[SET EXERCISE]
Reproduce the following material exactly, including every line.

====== MATERIAL

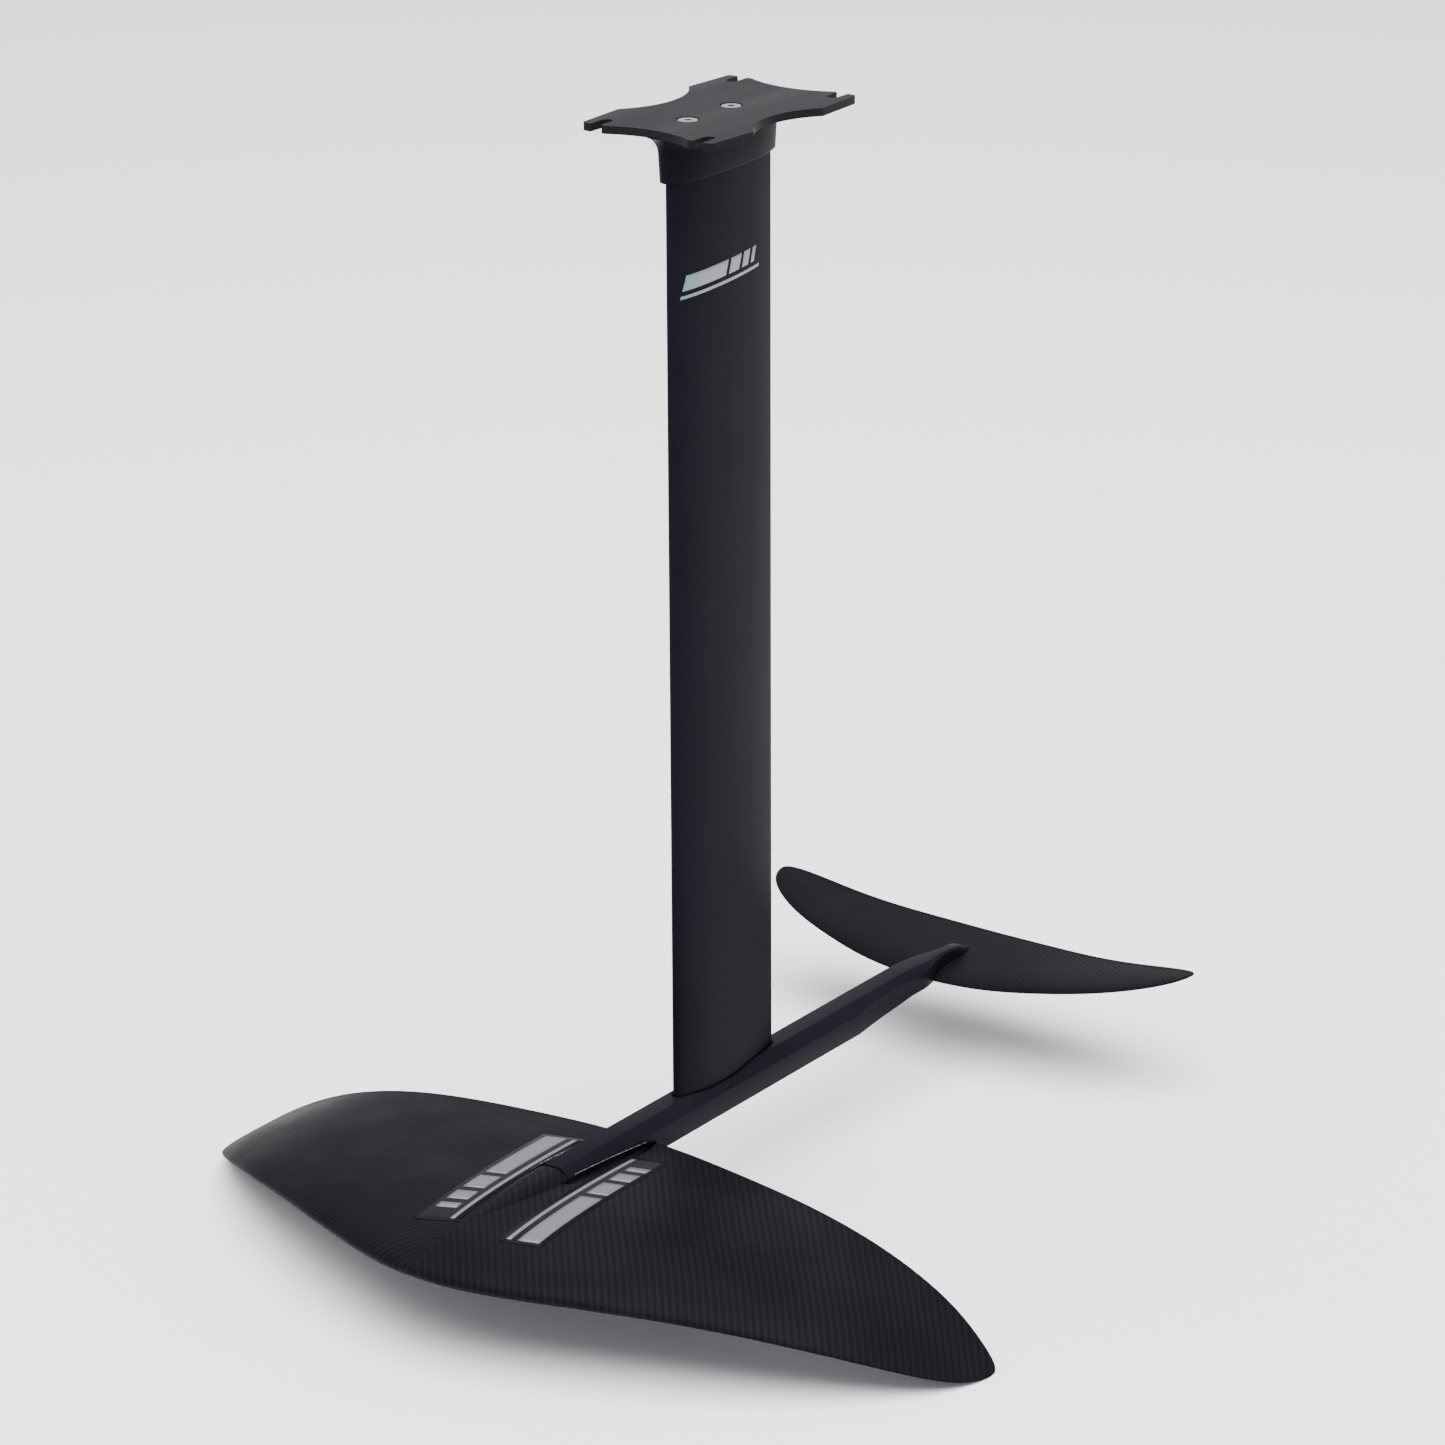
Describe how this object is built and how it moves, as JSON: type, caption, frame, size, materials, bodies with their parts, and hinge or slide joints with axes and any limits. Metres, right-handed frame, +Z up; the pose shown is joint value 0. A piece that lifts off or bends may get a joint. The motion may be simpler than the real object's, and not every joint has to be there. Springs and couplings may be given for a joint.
{
  "type": "hydrofoil",
  "caption": "Board hydrofoil: slotted top plate on a flared collar and an extruded mast, straight fuselage, swept drooping front wing and small upswept stabilizer.",
  "frame": {"origin": "centre of the four board-bolt slots, on the top face of the top plate, between its two countersunk screws", "axes": "+X forward, from the stabilizer towards the front wing's nose; +Y to port; +Z up, out of the plate towards the board"},
  "size_m": [0.772, 0.7044, 0.8475],
  "materials": {
    "anodised_plate": "black hard anodised, satin",
    "anodised_collar": "black hard anodised, satin",
    "anodised_mast": "black anodised extrusion, satin",
    "anodised_fuselage": "black anodised bar, satin",
    "carbon_wing": "woven carbon laminate under a satin lacquer",
    "carbon_stabilizer": "woven carbon laminate under a satin lacquer",
    "core_foam": "closed-cell foam",
    "laminate_block": "glass laminate, machined",
    "bare_aluminium": "as machined",
    "insert_steel": "threaded stainless bush",
    "stainless_screw": "stainless, bright",
    "seal_rubber": "soft black rubber",
    "print_silver": "silver-grey transfer",
    "seam_resin": "black resin fillet, glossy"
  },
  "bodies": {
    "root": {"top_plate": "anodised_plate", "mast_collar": "anodised_collar", "mast": "anodised_mast", "fuselage": "anodised_fuselage", "front_wing_upper_skin": "carbon_wing", "front_wing_lower_skin": "carbon_wing", "stabilizer": "carbon_stabilizer", "front_wing_core_port": "core_foam", "front_wing_core_starboard": "core_foam", "front_wing_bolt_block": "laminate_block", "mast_head_block": "bare_aluminium", "mast_foot_block": "bare_aluminium", "mast_foot_seal": "seal_rubber", "fuselage_insert_front": "insert_steel", "fuselage_insert_middle": "insert_steel", "fuselage_insert_rear": "insert_steel", "plate_screw_front": "stainless_screw", "plate_screw_rear": "stainless_screw", "mast_bolt_front": "stainless_screw", "mast_bolt_rear": "stainless_screw", "front_wing_bolt_front": "stainless_screw", "front_wing_bolt_middle": "stainless_screw", "front_wing_bolt_rear": "stainless_screw", "stabilizer_bolt_front": "stainless_screw", "stabilizer_bolt_rear": "stainless_screw"}
  },
  "joints": []
}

============

[ANSWER TO THE PROBLEM]
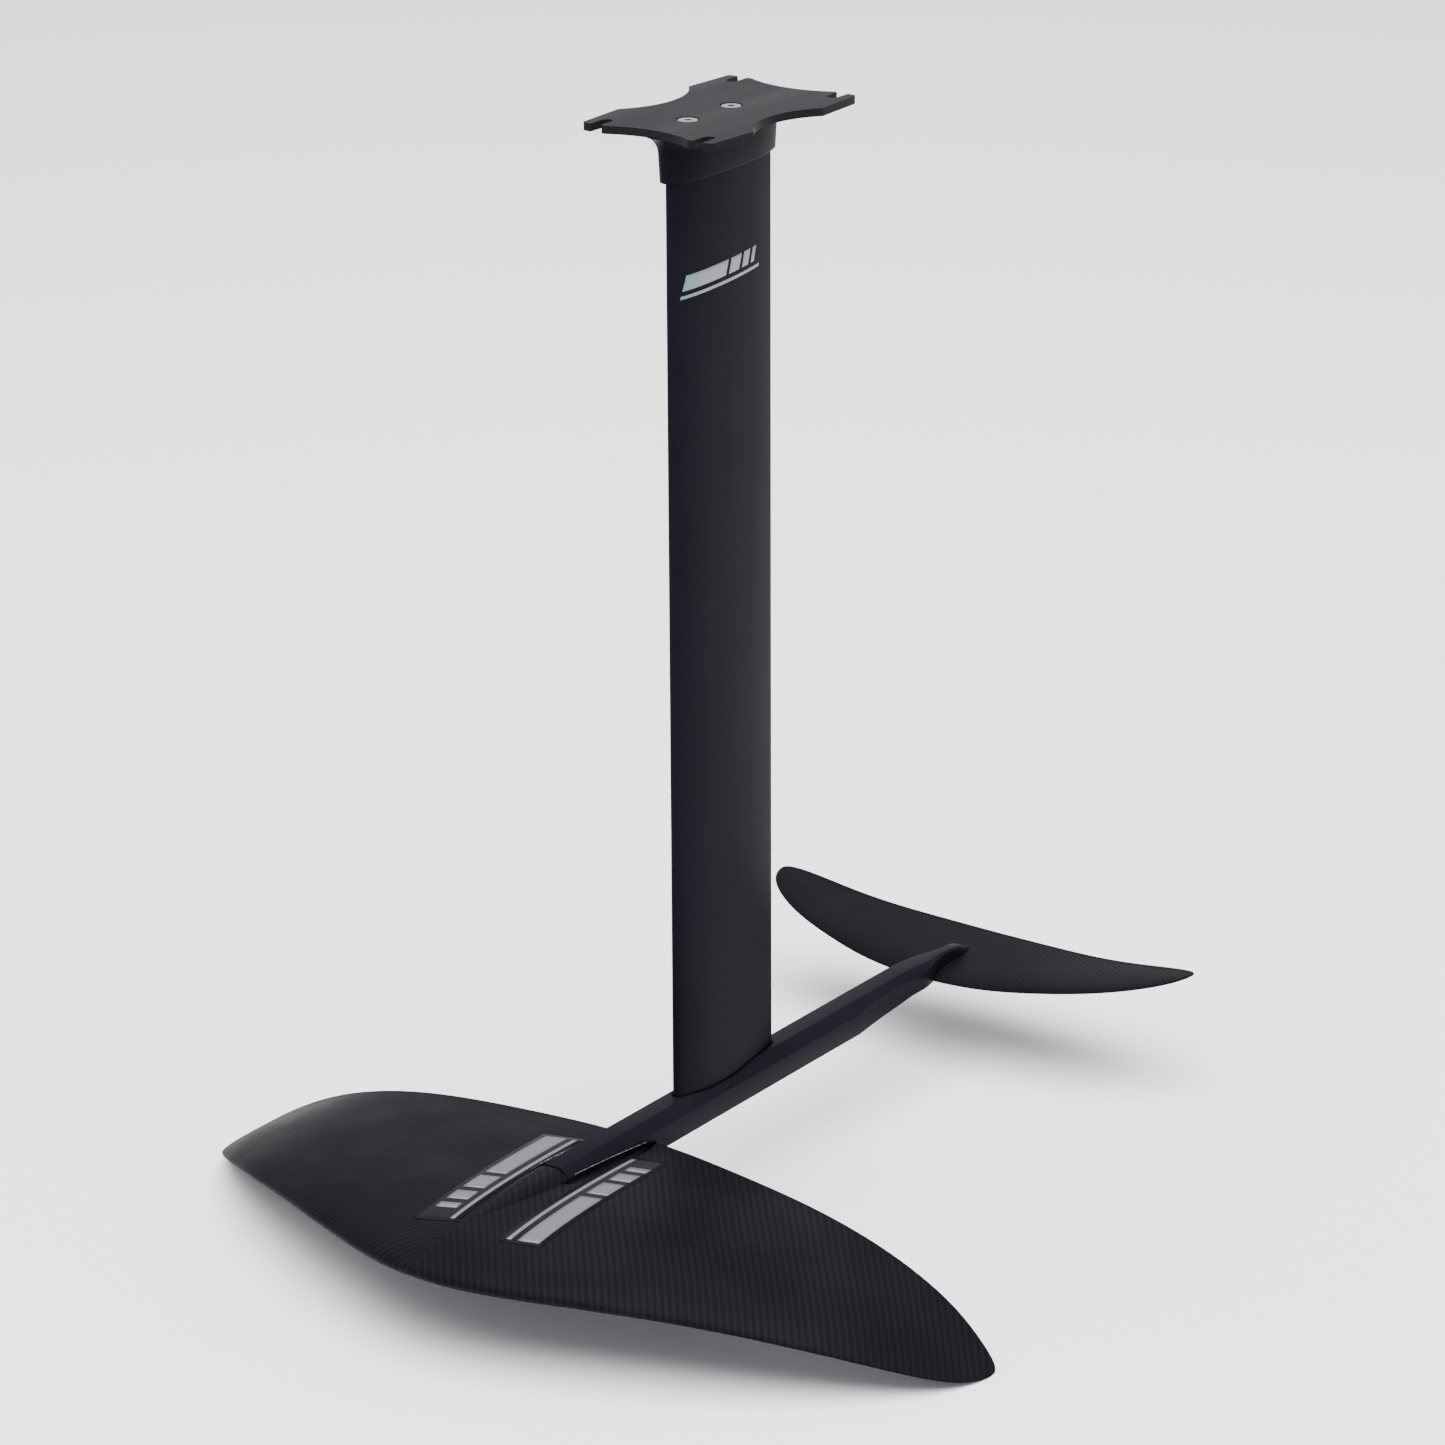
Describe how this object is built and how it moves, as JSON: type, caption, frame, size, materials, bodies with their parts, and hinge or slide joints with axes and any limits. Metres, right-handed frame, +Z up; the pose shown is joint value 0. A piece that lifts off or bends may get a joint. The motion may be simpler than the real object's, and not every joint has to be there. Springs and couplings may be given for a joint.
{
  "type": "hydrofoil",
  "caption": "Board hydrofoil: slotted top plate on a flared collar and an extruded mast, straight fuselage, swept drooping front wing and small upswept stabilizer.",
  "frame": {"origin": "centre of the four board-bolt slots, on the top face of the top plate, between its two countersunk screws", "axes": "+X forward, from the stabilizer towards the front wing's nose; +Y to port; +Z up, out of the plate towards the board"},
  "size_m": [0.772, 0.7044, 0.8475],
  "materials": {
    "anodised_plate": "black hard anodised, satin",
    "anodised_collar": "black hard anodised, satin",
    "anodised_mast": "black anodised extrusion, satin",
    "anodised_fuselage": "black anodised bar, satin",
    "carbon_wing": "woven carbon laminate under a satin lacquer",
    "carbon_stabilizer": "woven carbon laminate under a satin lacquer",
    "core_foam": "closed-cell foam",
    "laminate_block": "glass laminate, machined",
    "bare_aluminium": "as machined",
    "insert_steel": "threaded stainless bush",
    "stainless_screw": "stainless, bright",
    "seal_rubber": "soft black rubber",
    "print_silver": "silver-grey transfer",
    "seam_resin": "black resin fillet, glossy"
  },
  "bodies": {
    "root": {"top_plate": "anodised_plate", "mast_collar": "anodised_collar", "mast": "anodised_mast", "fuselage": "anodised_fuselage", "front_wing_upper_skin": "carbon_wing", "front_wing_lower_skin": "carbon_wing", "stabilizer": "carbon_stabilizer", "front_wing_core_port": "core_foam", "front_wing_core_starboard": "core_foam", "front_wing_bolt_block": "laminate_block", "mast_head_block": "bare_aluminium", "mast_foot_block": "bare_aluminium", "mast_foot_seal": "seal_rubber", "fuselage_insert_front": "insert_steel", "fuselage_insert_middle": "insert_steel", "fuselage_insert_rear": "insert_steel", "plate_screw_front": "stainless_screw", "plate_screw_rear": "stainless_screw", "mast_bolt_front": "stainless_screw", "mast_bolt_rear": "stainless_screw", "front_wing_bolt_front": "stainless_screw", "front_wing_bolt_middle": "stainless_screw", "front_wing_bolt_rear": "stainless_screw", "stabilizer_bolt_front": "stainless_screw", "stabilizer_bolt_rear": "stainless_screw"}
  },
  "joints": []
}